Task brief: Write every record out again exactly as given.
** BEGIN **
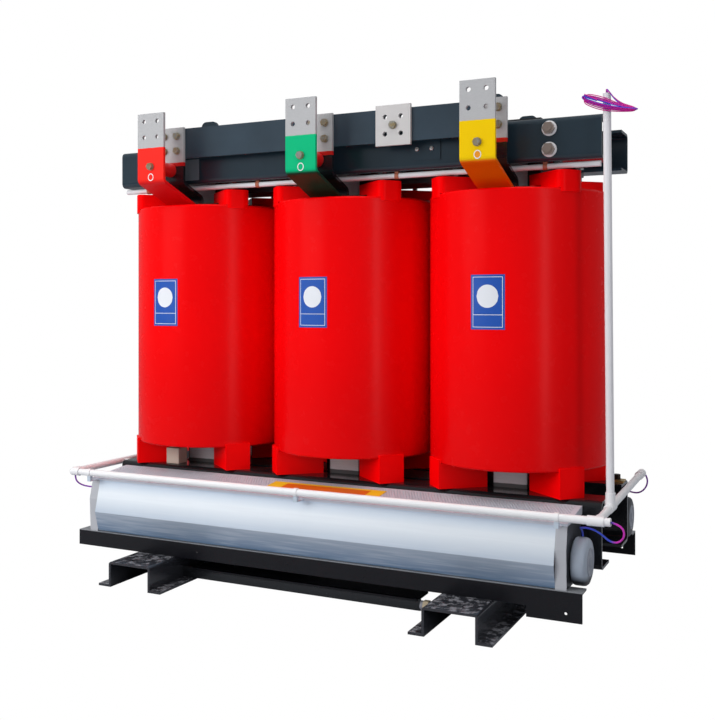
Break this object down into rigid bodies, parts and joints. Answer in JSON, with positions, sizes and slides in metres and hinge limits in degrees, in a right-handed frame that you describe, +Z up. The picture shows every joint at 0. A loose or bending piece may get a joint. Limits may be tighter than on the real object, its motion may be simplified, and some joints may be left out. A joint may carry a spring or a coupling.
{
  "type": "dry type transformer",
  "caption": "Open dry type transformer with cast resin coils on a clamped core, low voltage bars on top, base fans, conduit and two skids.",
  "frame": {"origin": "on the floor under the middle coil, at the centre of the skids' slot pattern", "axes": "+X along the row of coils towards the fan motors, +Y towards the high voltage side, +Z up"},
  "size_m": [1.7655, 1.02, 1.455],
  "materials": {
    "frame_paint": "gloss",
    "core_paint": "satin",
    "hv_resin": "gloss",
    "lv_resin": "satin",
    "pad_resin": "gloss",
    "bar_red": "gloss",
    "bar_green": "gloss",
    "bar_yellow": "gloss",
    "bar_black": "gloss",
    "tinned_copper": "satin",
    "post_resin": "gloss",
    "zinc": "satin",
    "stainless": "brushed",
    "zinc_sheet": "satin",
    "fan_caps": "satin",
    "fan_cover": "satin",
    "fan_rotor": "satin",
    "motor_paint": "satin",
    "pvc": "gloss",
    "brass": "satin",
    "delta_paint": "gloss",
    "wire_blue": "satin",
    "wire_purple": "satin"
  },
  "bodies": {
    "frame": {"skid_left": "frame_paint", "skid_right": "frame_paint", "upper_clamp_front": "frame_paint", "upper_clamp_rear": "frame_paint", "lower_clamp_front": "frame_paint", "lower_clamp_rear": "frame_paint", "fan_rail_front": "frame_paint", "fan_rail_rear": "frame_paint", "spreader_bars": "frame_paint", "lower_yoke": "core_paint", "upper_yoke": "core_paint", "core_leg_a": "core_paint", "core_leg_b": "core_paint", "core_leg_c": "core_paint", "hv_coil_a": "hv_resin", "hv_coil_b": "hv_resin", "hv_coil_c": "hv_resin", "lv_coil_a": "lv_resin", "lv_coil_b": "lv_resin", "lv_coil_c": "lv_resin", "lower_pads_a": "pad_resin", "lower_pads_b": "pad_resin", "lower_pads_c": "pad_resin", "upper_pads_a": "pad_resin", "upper_pads_b": "pad_resin", "upper_pads_c": "pad_resin", "phase_bar_a": "bar_red", "phase_bar_b": "bar_green", "phase_bar_c": "bar_yellow", "neutral_riser_a": "bar_black", "neutral_riser_b": "bar_black", "neutral_riser_c": "bar_black", "neutral_bus": "bar_black", "neutral_terminal": "tinned_copper", "insulators": "post_resin", "clamp_studs": "zinc", "jack_bolts": "zinc", "busbar_bolts": "zinc", "tie_plates": "stainless", "fan_front_housing": "zinc_sheet", "fan_rear_housing": "zinc_sheet", "fan_front_caps": "fan_caps", "fan_rear_caps": "fan_caps", "fan_front_grille": "fan_cover", "fan_rear_grille": "fan_cover", "fan_front_motor": "motor_paint", "fan_rear_motor": "motor_paint", "conduit_base": "pvc", "conduit_riser": "pvc", "conduit_top": "pvc", "conduit_fittings": "pvc", "earth_terminal": "brass", "hv_terminals": "brass", "delta_rods": "delta_paint", "lead_front": "wire_blue", "lead_left": "wire_purple", "lead_rear": "wire_purple", "sensor_hank": "wire_purple"},
    "rotor_front": {"fan_front_rotor": "fan_rotor"},
    "rotor_rear": {"fan_rear_rotor": "fan_rotor"}
  },
  "joints": [
    {"name": "fan_front_spin", "type": "hinge", "parent": "frame", "child": "rotor_front", "pos_m": [0, -0.296, 0.184], "axis": [1, 0, 0], "continuous": true},
    {"name": "fan_rear_spin", "type": "hinge", "parent": "frame", "child": "rotor_rear", "pos_m": [0, 0.296, 0.184], "axis": [1, 0, 0], "continuous": true}
  ]
}
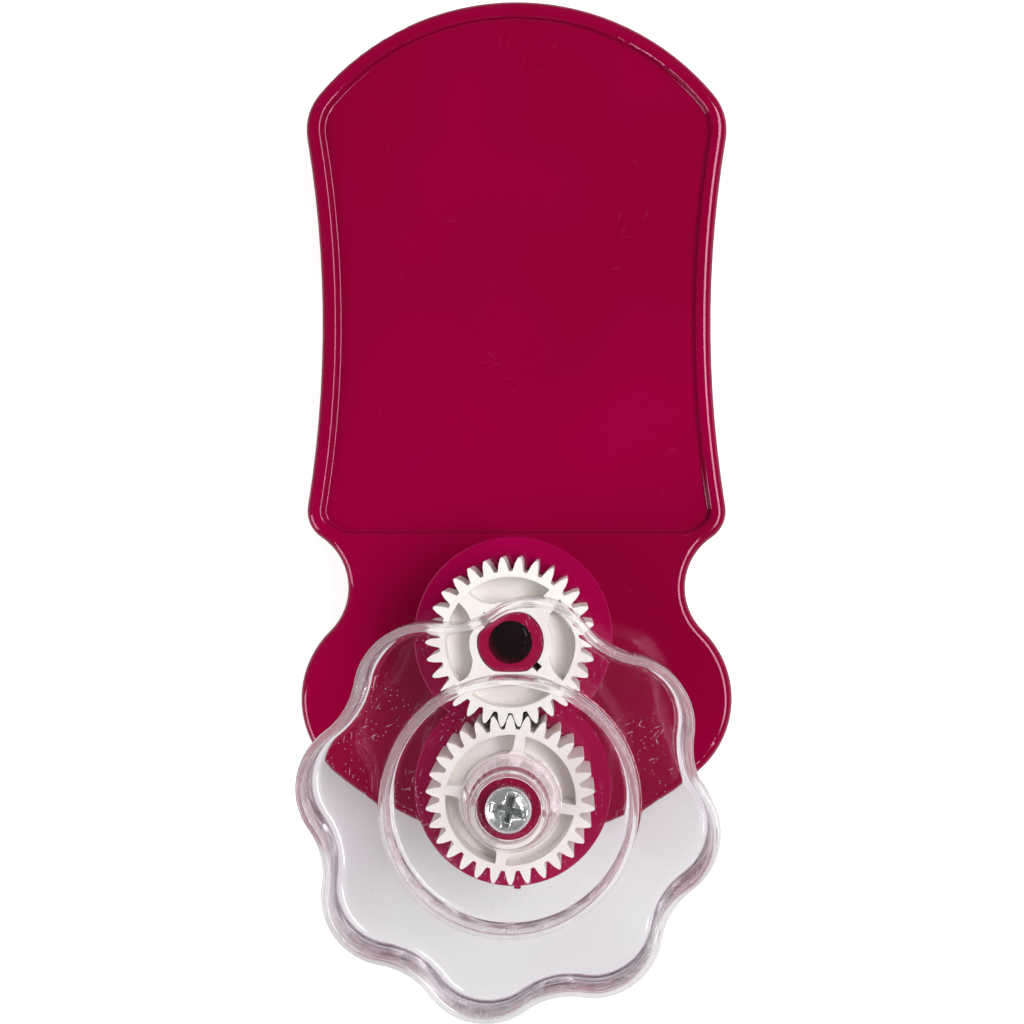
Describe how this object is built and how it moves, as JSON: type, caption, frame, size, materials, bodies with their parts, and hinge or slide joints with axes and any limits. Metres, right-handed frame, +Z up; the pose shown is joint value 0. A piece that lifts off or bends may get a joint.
** END **
Worked solution:
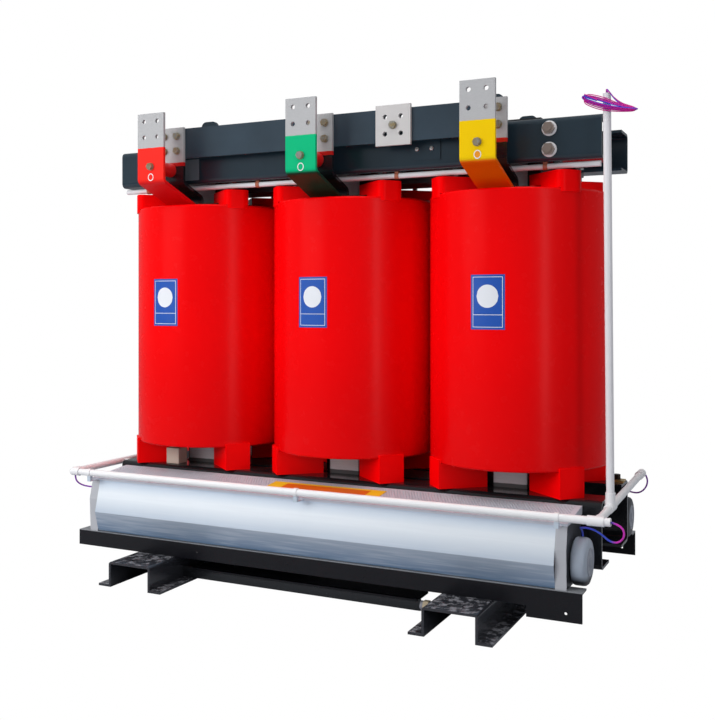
Break this object down into rigid bodies, parts and joints. Answer in JSON, with positions, sizes and slides in metres and hinge limits in degrees, in a right-handed frame that you describe, +Z up. The picture shows every joint at 0. A loose or bending piece may get a joint. Limits may be tighter than on the real object, its motion may be simplified, and some joints may be left out. A joint may carry a spring or a coupling.
{
  "type": "dry type transformer",
  "caption": "Open dry type transformer with cast resin coils on a clamped core, low voltage bars on top, base fans, conduit and two skids.",
  "frame": {"origin": "on the floor under the middle coil, at the centre of the skids' slot pattern", "axes": "+X along the row of coils towards the fan motors, +Y towards the high voltage side, +Z up"},
  "size_m": [1.7655, 1.02, 1.455],
  "materials": {
    "frame_paint": "gloss",
    "core_paint": "satin",
    "hv_resin": "gloss",
    "lv_resin": "satin",
    "pad_resin": "gloss",
    "bar_red": "gloss",
    "bar_green": "gloss",
    "bar_yellow": "gloss",
    "bar_black": "gloss",
    "tinned_copper": "satin",
    "post_resin": "gloss",
    "zinc": "satin",
    "stainless": "brushed",
    "zinc_sheet": "satin",
    "fan_caps": "satin",
    "fan_cover": "satin",
    "fan_rotor": "satin",
    "motor_paint": "satin",
    "pvc": "gloss",
    "brass": "satin",
    "delta_paint": "gloss",
    "wire_blue": "satin",
    "wire_purple": "satin"
  },
  "bodies": {
    "frame": {"skid_left": "frame_paint", "skid_right": "frame_paint", "upper_clamp_front": "frame_paint", "upper_clamp_rear": "frame_paint", "lower_clamp_front": "frame_paint", "lower_clamp_rear": "frame_paint", "fan_rail_front": "frame_paint", "fan_rail_rear": "frame_paint", "spreader_bars": "frame_paint", "lower_yoke": "core_paint", "upper_yoke": "core_paint", "core_leg_a": "core_paint", "core_leg_b": "core_paint", "core_leg_c": "core_paint", "hv_coil_a": "hv_resin", "hv_coil_b": "hv_resin", "hv_coil_c": "hv_resin", "lv_coil_a": "lv_resin", "lv_coil_b": "lv_resin", "lv_coil_c": "lv_resin", "lower_pads_a": "pad_resin", "lower_pads_b": "pad_resin", "lower_pads_c": "pad_resin", "upper_pads_a": "pad_resin", "upper_pads_b": "pad_resin", "upper_pads_c": "pad_resin", "phase_bar_a": "bar_red", "phase_bar_b": "bar_green", "phase_bar_c": "bar_yellow", "neutral_riser_a": "bar_black", "neutral_riser_b": "bar_black", "neutral_riser_c": "bar_black", "neutral_bus": "bar_black", "neutral_terminal": "tinned_copper", "insulators": "post_resin", "clamp_studs": "zinc", "jack_bolts": "zinc", "busbar_bolts": "zinc", "tie_plates": "stainless", "fan_front_housing": "zinc_sheet", "fan_rear_housing": "zinc_sheet", "fan_front_caps": "fan_caps", "fan_rear_caps": "fan_caps", "fan_front_grille": "fan_cover", "fan_rear_grille": "fan_cover", "fan_front_motor": "motor_paint", "fan_rear_motor": "motor_paint", "conduit_base": "pvc", "conduit_riser": "pvc", "conduit_top": "pvc", "conduit_fittings": "pvc", "earth_terminal": "brass", "hv_terminals": "brass", "delta_rods": "delta_paint", "lead_front": "wire_blue", "lead_left": "wire_purple", "lead_rear": "wire_purple", "sensor_hank": "wire_purple"},
    "rotor_front": {"fan_front_rotor": "fan_rotor"},
    "rotor_rear": {"fan_rear_rotor": "fan_rotor"}
  },
  "joints": [
    {"name": "fan_front_spin", "type": "hinge", "parent": "frame", "child": "rotor_front", "pos_m": [0, -0.296, 0.184], "axis": [1, 0, 0], "continuous": true},
    {"name": "fan_rear_spin", "type": "hinge", "parent": "frame", "child": "rotor_rear", "pos_m": [0, 0.296, 0.184], "axis": [1, 0, 0], "continuous": true}
  ]
}
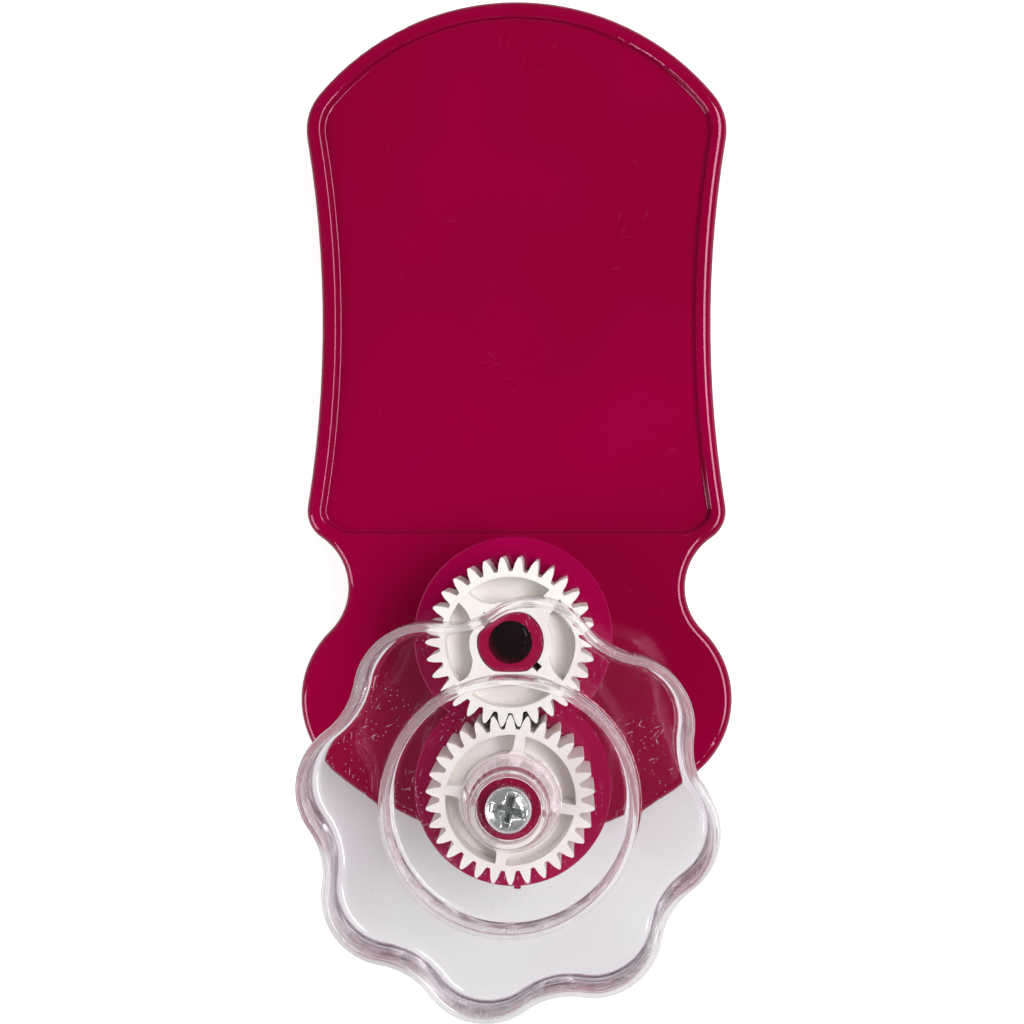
Describe how this object is built and how it moves, as JSON: type, caption, frame, size, materials, bodies with their parts, and hinge or slide joints with axes and any limits. Metres, right-handed frame, +Z up; the pose shown is joint value 0. A piece that lifts off or bends may get a joint.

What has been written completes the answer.